Magnetic resonance is the imaging method of choice to evaluate breast implants and to check for ruptures or leaks. MR imaging provides very good spatial resolution (detail) and excellent contrast resolution and enables MR to clearly visualize implant condition.
Transverse high-resolution MR
mammography of breast and implants.
Note the implant twisting on the upper (left) image and the implant valve on the lower (left) image
Breast ultrasound may also be used as a screening tool for the detection of implant rupture or leak. However, the sensitivity and specificity of ultrasound is lower than magnetic resonance imaging since ultrasound typically provides lower spatial resolution and less contrast resolution than MR. Ultrasound imaging is usually less expensive than MR imaging. MR imaging can also be more time consuming than ultrasound. Some patients may also prefer ultrasound over MR imaging, which some find to cause claustrophobia and mild anxiety.

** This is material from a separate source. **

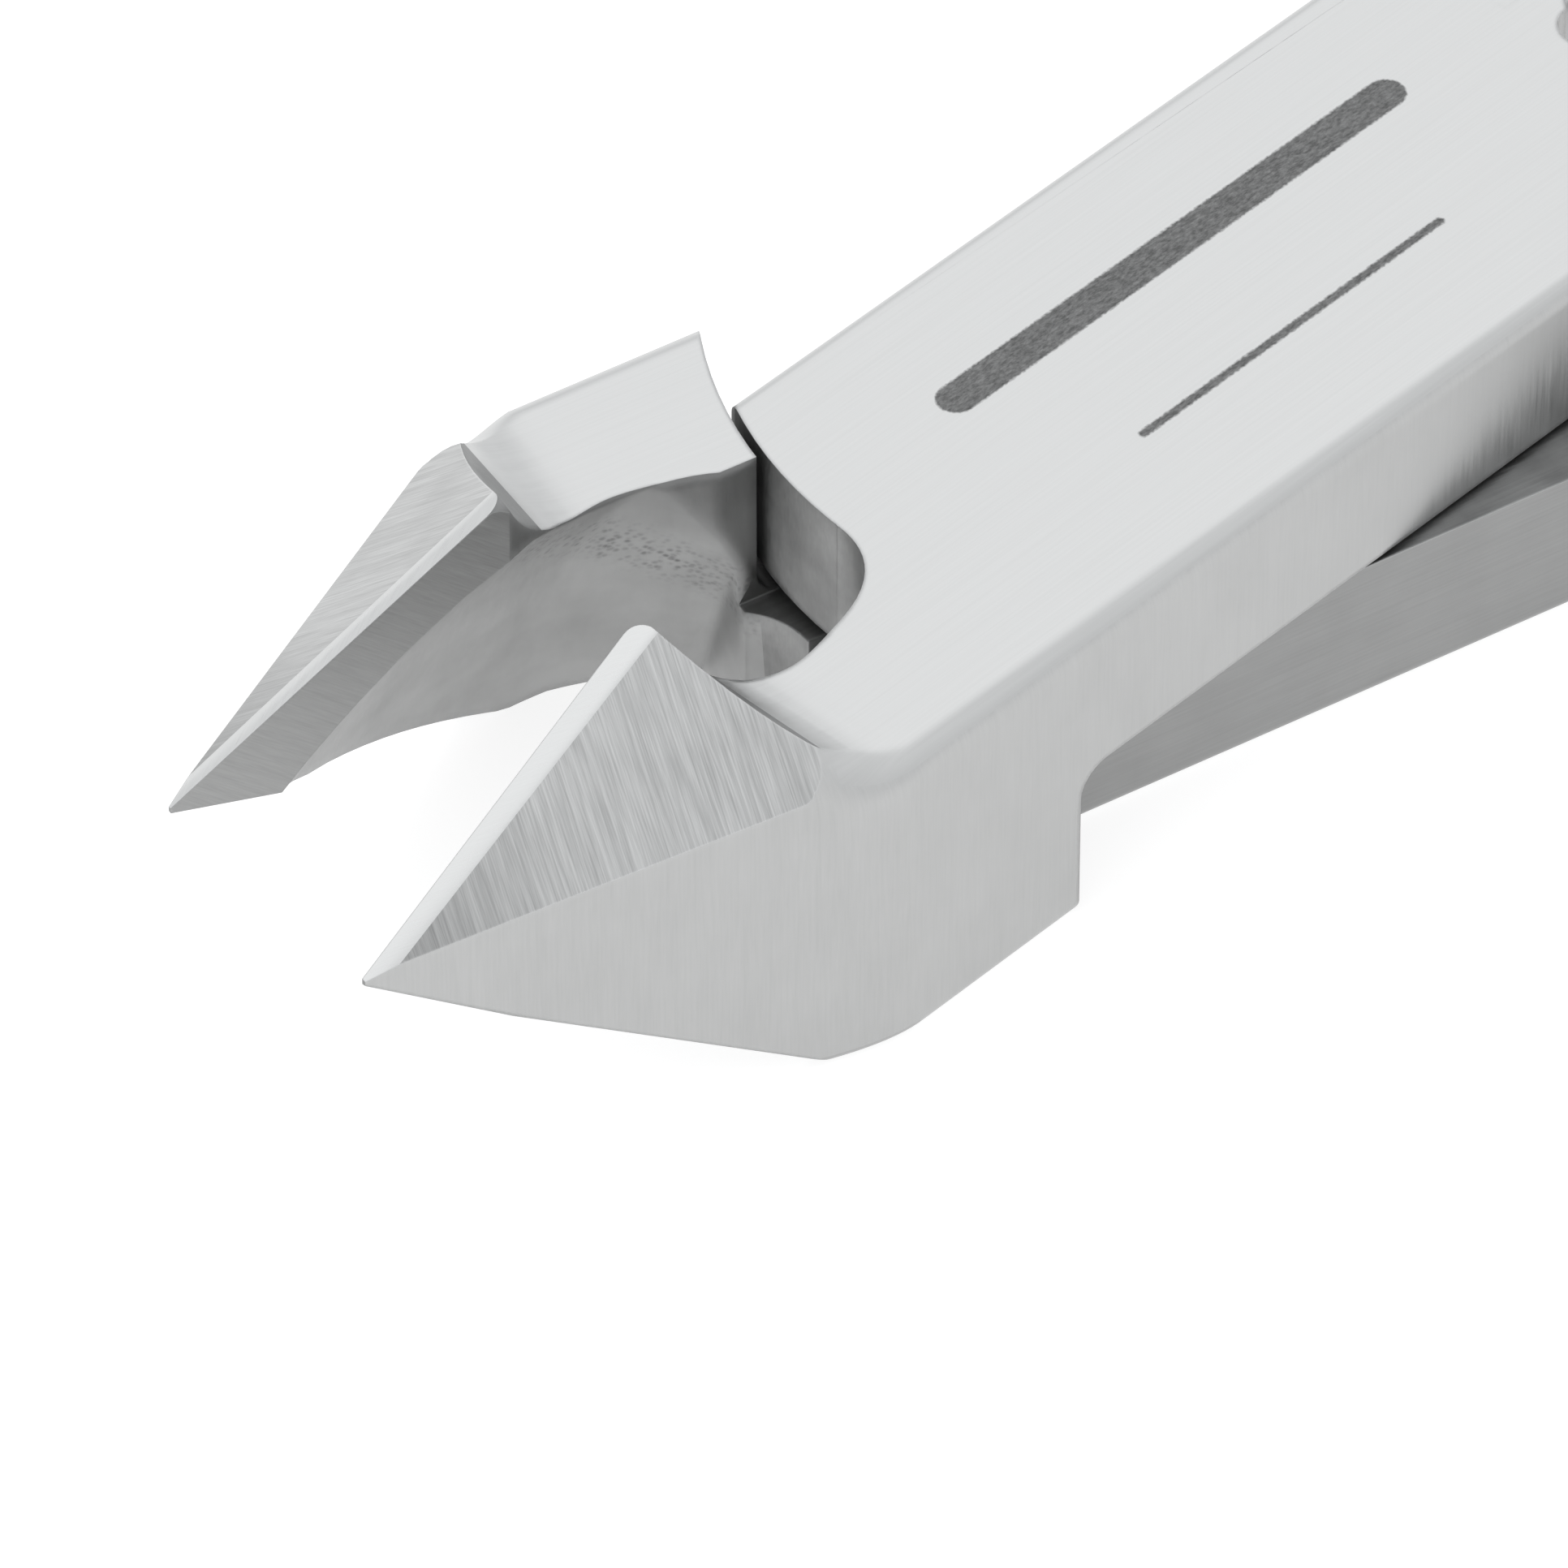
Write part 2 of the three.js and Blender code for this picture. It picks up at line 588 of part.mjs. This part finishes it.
const steel = new THREE.MeshStandardMaterial({ color: 0xc9cccd, roughness: 0.34, metalness: 1 });
const springSteel = new THREE.MeshStandardMaterial({ color: 0xb9bcbe, roughness: 0.28, metalness: 1 });
const screwSteel = new THREE.MeshStandardMaterial({ color: 0xc2c4c6, roughness: 0.22, metalness: 1 });

function mesh(name, made, material) {
  const piece = new THREE.Mesh(geometryOf(made), material);
  piece.name = name;
  return piece;
}

function side(name, half) {
  const group = new THREE.Group();
  group.position.z = HALF_THICK;
  group.rotation.z = -Math.PI / 2 + half * HALF_OPEN;
  group.scale.y = half;
  group.add(mesh(`${name}_lever`, lever(half), steel));
  group.add(mesh(`${name}_spring_leaf`, leaf(half > 0), springSteel));
  const screw = mesh(`${name}_spring_screw`, springScrew(), screwSteel);
  screw.applyMatrix4(screwPlace());
  group.add(screw);
  return group;
}

const nippers = new THREE.Group();
const upper = side("upper", 1);
const lower = side("lower", -1);
upper.add(mesh("pivot_rivet", rivet(), screwSteel));
nippers.add(upper, lower);

export default nippers;
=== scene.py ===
"""The looks of a pair of small lap-joint nippers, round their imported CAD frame. Metres, +Z up."""

import math

import bpy
from mathutils import Matrix, Vector


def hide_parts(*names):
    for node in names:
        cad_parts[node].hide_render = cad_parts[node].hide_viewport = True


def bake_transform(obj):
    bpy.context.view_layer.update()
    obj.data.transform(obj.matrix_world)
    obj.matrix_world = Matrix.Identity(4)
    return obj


MM = 0.001
MICRON = 1e-6
HALVES = {"upper": 1, "lower": -1}

# Directions in the part's own frame
UP = Vector((0, 0, 1))
WIDTH = Vector((1, 0, 0))
LENGTH = Vector((0, 1, 0))

# Each lever's own frame: X forward to the tips, Y to the side its jaw is on, Z up from the lap plane.
# Places in it are in millimetres. The joint's limits are just outside its round walls and just inside
# its flat faces.
HALF_OPEN = math.radians(7.13)
LAP_HEIGHT = 2.66 * MM
FACET_NORMAL = Vector((0.4224, 0.5495, 0.7232)).normalized()
STRIP_NORMAL = Vector((0.4753, 0.315, 0.8213)).normalized()
HANDLE_START = -9
HOLLOW_START = 7.38
BELLY_START = 9
FACET_START = 10
EDGE_START = 11
EDGE_PLANE = 0.02
LAP_BAND = 0.6
JOINT_REACH = 7.62
JOINT_SIDE = 3.3
JOINT_FACE = 2.6

# How nearly a face's normal must agree with a direction, as a cosine
SAME_AS_STRIP = 0.999
SAME_AS_FACET = 0.997
SAME_AS_EDGE_PLANE = 0.995
LEVEL = 0.9
NOT_LEVEL = 0.8
TOP_LEAN = 0.6
FLANK_LEAN = 0.6
HOLLOW_LEAN = 0.25
BELLY_LEAN = 0.15

# Springs: how round a leaf's edges are
LEAF_ROUND = 0.1 * MM

# Steel: its tint, the lighter tone painted on surfaces that face up (painted light from above), its brush
# lines, its edges brightened as wear and painted highlight, and its patches
STEEL_TINT = (1.0, 1.006, 1.002)
# Painted light: the lighter tone that surfaces facing up go over to, between these cosines of their lean
PAINTED_TOP_LIGHT = 0.585
PAINTED_TOP_COSINES = (0.3, 0.85)
USUAL_NOISE = (0.3, 0.7)
FINE_SHARE = 0.7
BROAD_SHARE = 0.3
BROAD_LENGTH = 3
BROAD_WIDTH = 4
STREAK_DEPTH = 4
ROUGH_SPREAD = (-0.06, 0.08)
# Edges: which count as sharp, and the gain that brightens them, partly as wear and partly as a painted
# highlight
SHARP_EDGE_COSINES = (0.995, 0.9)
WEAR_AND_HIGHLIGHT_GAIN = 1.6
EDGE_SAMPLES = 6
PATCH_SIZE = 1.1
FACET_LEAN = 0.22
EDGE_SLANT = 0.9

# Pits: their band's slant and how its two sides fade, then how many, how deep and how patchy they are
PIT_SLANT = 0.7
PIT_BAND_LOW = (-0.35, 0.25)
PIT_BAND_HIGH = (-0.3, 0.35)
PIT_SCALE = 9000.0
PIT_WALL = (0.1, 0.7)
PIT_DEPTH = 0.42
PIT_PATCH_SIZE = 0.22
PIT_PATCHES = (-0.15, 1.3)

# Etched mark: each bar's middle, its reach each way from there, and its half thickness
MARK_BARS = (((-0.2, -1.2), 4.5, 0.3), ((-0.1, 1.2), 3.1, 0.07))
MARK_SOFTNESS = 0.02
MARK_RAGGEDNESS = 0.012
MARK_RAG_SIZE = 0.06 * MM
MARK_GRAIN = (0.12 * MM, 0.05 * MM)
MARK_GRAIN_RANGE = (0.35, 0.7)
MARK_ROUGHNESS = 0.6
MARK_DEPTH = 1.5
INK_DARK = 0.12
INK_LIGHT = 0.27

# Meshes
WELD_DISTANCE = 2 * MICRON
FLAT_ANGLE = math.radians(0.4)
ROUND_ANGLE = math.radians(40)
ROUND_STEPS = 3
SHARP_ANGLE = math.radians(32)

# Camera, aimed beside the pivot, and its lens and sensor in millimetres
AZIMUTH = 51.02
ELEVATION = 44.05
DISTANCE = 226.74 * MM
AIM_LEFT = 6.276 * MM
AIM_DOWN = 5.103 * MM
LENS = 363.35
SENSOR = 36
NEAREST = 10 * MM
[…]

Vacuum-assisted biopsy (brand names, Mammotome or MIBB) allows physicians to perform accurate breast biopsies on women with breast implants. Prior to the advent of vacuum-assisted biopsy, women with implants typically had to undergo open surgical biopsy if breast cancer was suspected.
Unlike surgical biopsy, vacuum-assisted biopsy is a percutaneous ("through the skin") procedure. Vacuum-assisted biopsy relies on stereotactic mammography or ultrasound imaging for guidance. Stereotactic mammography involves using computers to pinpoint the exact location of a breast mass based on mammograms (x-rays) taken from two different angles. The computer coordinates will help the physician to guide the needle to the correct area in the breast. With ultrasound, the radiologist or surgeon will watch the needle on the ultrasound monitor to help guide it to the area of concern.

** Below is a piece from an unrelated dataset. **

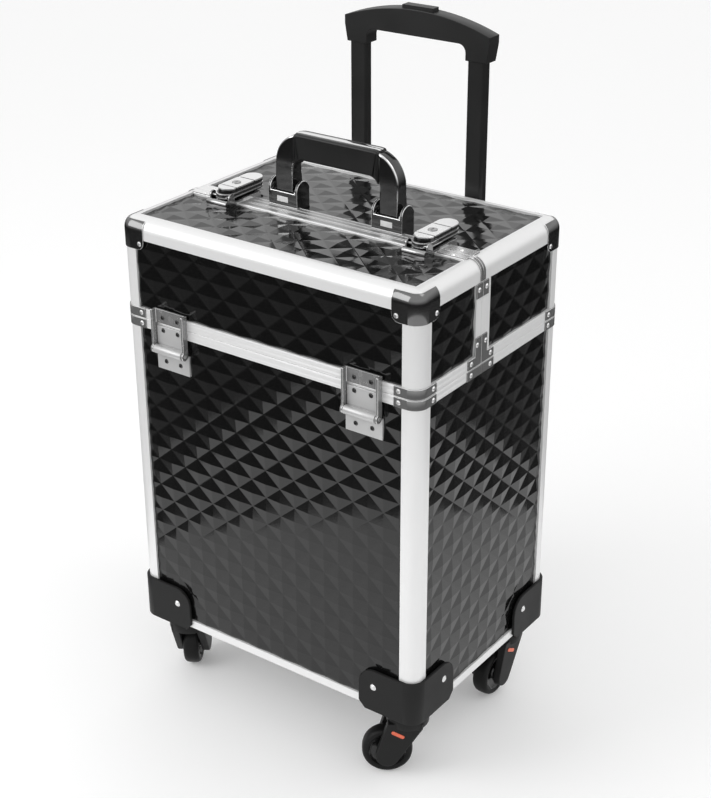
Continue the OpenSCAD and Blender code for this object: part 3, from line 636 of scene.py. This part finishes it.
# Half of a wheel's section, (radius, out from the middle), from the hub's middle to the rolling face
WHEEL_SECTION = (
    (3.1, 7.4), (6.6, 7.4), (7.6, 6.8), (8.2, 5.4), (9.4, 4.8), (15.6, 4.8), (17.2, 5.6), (18.4, 7.4),
    (19.6, 8.2), (21.4, 8.4), (23.2, 7.7), (24.4, 6.0), (24.9, 3.6), (25.0, 1.2))
HUB_R = 18*MM

# The red insert on each cheek of a fork: its middle, its half sizes, its corners' radius and its tilt
INSERT_AHEAD = 10*MM
INSERT_Z = 52*MM
INSERT_OUT = 17.5*MM
INSERT_LONG = 7*MM
INSERT_SHORT = 1.9*MM
INSERT_R = 1.8*MM
INSERT_TILT = math.radians(29)
INSERT_STEPS = ((-0.5*MM, 0), (0.35*MM, 0), (0.6*MM, 0.35*MM))   # (out from the cheek, drawn in by)

joints = {j["name"]: j for j in frame["record"]["behaviour"]["joints"]}


def wheel(corner, centre, axle):
    """The tread and hub of one wheel, turned about its axle."""
    section = [(r*MM, -a*MM) for r, a in WHEEL_SECTION]
    section += [(r*MM, a*MM) for r, a in reversed(WHEEL_SECTION)]
    bm = bmesh.new()
    lathe(bm, section, centre, axle, steps=64)
    for f in bm.faces:
        off = f.calc_center_median() - centre
        f.material_index = 1 if (off - axle*off.dot(axle)).length < HUB_R else 0
    piece("wheel_%s_tread" % corner, bm, [TYRE, HUB], "wheel_" + corner, ["caster_wheel_" + corner],
          35)


def fork_inserts(corner, centre, axle):
    """A red insert on each cheek, under the crown of the fork."""
    swivel = Vector(joints["caster_%s_swivel" % corner]["pos_m"])
    ahead = centre - swivel
    ahead.z = 0
    ahead.normalize()
    rise = Vector((0, 0, 1))
    long_way = ahead*math.cos(INSERT_TILT) + rise*math.sin(INSERT_TILT)
    short_way = rise*math.cos(INSERT_TILT) - ahead*math.sin(INSERT_TILT)
    bm = bmesh.new()
    for side in (-1, 1):
        middle = swivel + ahead*INSERT_AHEAD + axle*side*INSERT_OUT
        middle.z = INSERT_Z
        rings = []
        for out, inset in INSERT_STEPS:
            outline = rounded_rect(INSERT_LONG - inset, INSERT_SHORT - inset, INSERT_R - inset)
            rings.append([middle + long_way*a + short_way*b + axle*side*out for a, b in outline])
        loft(bm, rings)
    piece("caster_%s_inserts" % corner, bm, [ACCENT], "caster_" + corner, smooth=30)


def caster(corner):
    roll = joints["wheel_%s_roll" % corner]
    centre = Vector(roll["pos_m"])
    axle = Vector(roll["axis"]).normalized()
    wheel(corner, centre, axle)
    fork_inserts(corner, centre, axle)


# ---- Felt in the trays ----

TRAY_WALL = 1.6*MM
UPPER_PINS = 11*MM   # how far the pins stand out past an upper tray's ends
LOWER_PINS = 9*MM
FELT_GAP = 0.2*MM
FELT_THICK = 0.8*MM


def tray_felt(node, body, pins, cells):
    """A sheet of felt on the floor of each of a tray's cells."""
    lo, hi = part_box(node)
    half = (hi.x - lo.x)/2 - pins
    cell = (2*half - TRAY_WALL)/cells
    floor = lo.z + TRAY_WALL
    bm = bmesh.new()
    for i in range(cells):
        x = -half + TRAY_WALL + i*cell
        low = Vector((x + FELT_GAP, lo.y + TRAY_WALL + FELT_GAP, floor - FELT_GAP))
        high = Vector((x + cell - TRAY_WALL - FELT_GAP, hi.y - TRAY_WALL - FELT_GAP, floor + FELT_THICK))
        solid_box(bm, low, high)
    piece(node + "_felt", bm, [FELT], body)


def trays():
    tray_felt("front_upper_tray", "front_upper_tray", UPPER_PINS, 4)
    tray_felt("front_lower_tray", "front_lower_tray", LOWER_PINS, 5)
    tray_felt("rear_upper_tray", "case", UPPER_PINS, 4)
    tray_felt("rear_lower_tray", "case", LOWER_PINS, 5)


# ---- Camera, light and floor ----

CAMERA_AZIMUTH = math.radians(36.052)
CAMERA_ELEVATION = math.radians(26.270)
CAMERA_ROLL = math.radians(-0.277)
CAMERA_PLACE = Vector((0.85767, MID_Y - 1.15684, 1.04181))
CAMERA_LENS = 82.26


def camera():
    """The view of the case from the front right and above."""
    data = bpy.data.cameras.new("camera")
    data.sensor_width = 36.0
    data.sensor_fit = "HORIZONTAL"
    data.lens = CAMERA_LENS
    data.clip_start = 0.05
    data.clip_end = 50
    cam = bpy.data.objects.new("camera", data)
    scene.collection.objects.link(cam)
    a, e = CAMERA_AZIMUTH, CAMERA_ELEVATION
    forward = Vector((-math.sin(a)*math.cos(e), math.cos(a)*math.cos(e), -math.sin(e)))
    right = forward.cross(Vector((0, 0, 1))).normalized()
    up = right.cross(forward)
    c, s = math.cos(CAMERA_ROLL), math.sin(CAMERA_ROLL)
    right, up = right*c + up*s, up*c - right*s
    turn = Matrix((right, up, -forward)).transposed().to_4x4()
    cam.matrix_world = Matrix.Translation(CAMERA_PLACE) @ turn
    scene.camera = cam


LIGHT_AIM = Vector((0, MID_Y, 0.35))


def area_light(name, place, size, power):
    data = bpy.data.lights.new(name, "AREA")
    data.energy = power
    data.size = size
    obj = bpy.data.objects.new(name, data)
    scene.collection.objects.link(obj)
    obj.location = place
    obj.rotation_mode = "QUATERNION"
    obj.rotation_quaternion = (LIGHT_AIM - obj.location).to_track_quat("-Z", "Y")
    obj.visible_camera = False


# The floor is a disc close to the case, a little to the front right of it, which shows in the glossy sheets,
# and a ring round it, which doesn't
FLOOR_X = 0.27
FLOOR_Y = -0.23
FLOOR_R = 0.71
FLOOR_END = 12
FLOOR_GLOW = 0.12


def floor_material():
    mat = worn("pale_floor", grey(0.90), grey(0.92), (0.7, 0.8), grain=(400, 0.010), smudge=3)
    bsdf = mat.node_tree.nodes["Principled BSDF"]
    bsdf.inputs["Emission Color"].default_value = (1, 1, 1, 1)
    bsdf.inputs["Emission Strength"].default_value = FLOOR_GLOW
    return mat


def floor_ring(name, r_in, r_out, mat, steps=96):
    """A flat ring of floor, or a whole disc where r_in is zero."""
    bm = bmesh.new()
    rings = []
    for r in (r_in, r_out):
        turns = [2*math.pi*i/steps for i in range(steps)]
        rings.append([Vector((FLOOR_X + r*math.cos(t), FLOOR_Y + r*math.sin(t), 0)) for t in turns])
    if r_in:
        loft(bm, rings, cap=False)
    else:
        bm.faces.new([bm.verts.new(p) for p in rings[1]])
    mesh = bpy.data.meshes.new(name)
    bm.to_mesh(mesh)
    bm.free()
    obj = bpy.data.objects.new(name, mesh)
    scene.collection.objects.link(obj)
    mesh.materials.append(mat)
    return obj


# The world's brightness. Glossy rays see a sky that brightens from just below the horizon upward, and a room
# that is paler far below it. The diffuse light is brightest at the horizon. The camera sees one even tone
SKY_FROM, SKY_TO = -0.20, 0.30
SKY = 1.1
ROOM_FROM, ROOM_TO = -0.60, -0.33
ROOM_LOW = 0.26
ROOM_HIGH = 0.02
LIGHT_HORIZON = 1.60
LIGHT_ZENITH = 0.50
BACKDROP = 0.93


def colour_mix(tree, first, second, factor, blend="MIX"):
    """Mixes two colours; `factor` is a number or the output that gives it."""
    node = tree.nodes.new("ShaderNodeMix")
    node.data_type = "RGBA"
    node.blend_type = blend
    tree.links.new(first, node.inputs["A"])
    tree.links.new(second, node.inputs["B"])
    if isinstance(factor, float):
        node.inputs["Factor"].default_value = factor
    else:
        tree.links.new(factor, node.inputs["Factor"])
    return node


def surroundings():
    world = bpy.data.worlds.new("studio")
    scene.world = world
    world.use_nodes = True
    tree = world.node_tree
    background = tree.nodes["Background"]
    path = tree.nodes.new("ShaderNodeLightPath")
    coord = tree.nodes.new("ShaderNodeTexCoord")
    split = tree.nodes.new("ShaderNodeSeparateXYZ")
    tree.links.new(coord.outputs["Generated"], split.inputs["Vector"])
    up = split.outputs["Z"]
    sky = two_tone(tree, ramp(tree, up, SKY_FROM, SKY_TO, 0.0, 1.0), grey(0.0), grey(SKY))
    room = two_tone(tree, ramp(tree, up, ROOM_FROM, ROOM_TO, 1.0, 0.0), grey(ROOM_HIGH), grey(ROOM_LOW))
    glossy = colour_mix(tree, sky, room, 1.0, "ADD").outputs["Result"]
    light = two_tone(tree, ramp(tree, up, 0.0, 1.0, 0.0, 1.0), grey(LIGHT_HORIZON), grey(LIGHT_ZENITH))
    lit = colour_mix(tree, light, glossy, path.outputs["Is Glossy Ray"]).outputs["Result"]
    seen = tree.nodes.new("ShaderNodeMix")
    seen.data_type = "RGBA"
    seen.inputs["B"].default_value = (*grey(BACKDROP), 1)
    tree.links.new(lit, seen.inputs["A"])
    tree.links.new(path.outputs["Is Camera Ray"], seen.inputs["Factor"])
    tree.links.new(seen.outputs["Result"], background.inputs["Color"])
    background.inputs["Strength"].default_value = 1.0


def studio():
    pale = floor_material()
    floor_ring("floor_middle", 0, FLOOR_R, pale)
    floor_ring("floor_outer", FLOOR_R, FLOOR_END, pale).visible_glossy = False
    surroundings()
    area_light("key", (-0.9, MID_Y - 1.2, 1.1), size=1.0, power=9)
    area_light("rim", (0.9, MID_Y + 0.3, 1.8), size=0.8, power=3)


panels()
metal_finishes()
plastic_and_lining_finishes()
locks()
handle_trim()
bracket_plates()
for corner in CORNERS:
    caster(corner)
trays()
camera()
studio()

The precision and directional abilities of vacuum-assisted biopsy make it the most viable percutaenous ("through the skin") biopsy option for women with breast implants. Conventional core needle biopsy is typically less precise in locating breast abnormalities (lesions) and requires multiple needle insertions in order to obtain adequate breast tissue samples. Due to these limitations, core needle biopsy has been problematic in the past for women with breast implants.
Vacuum-assisted breast biopsy provides a safer approach for women with implants. Unlike core needle biopsy, the vacuum-assisted biopsy probe is inserted just once into the breast through a small nick in the skin. Multiple tissue samples may be taken by rotating the sampling needle aperture (opening) and using vacuum assistance. The placement of the vacuum-assisted biopsy needle is carefully manually positioned between the implant and breast abnormality (lesion).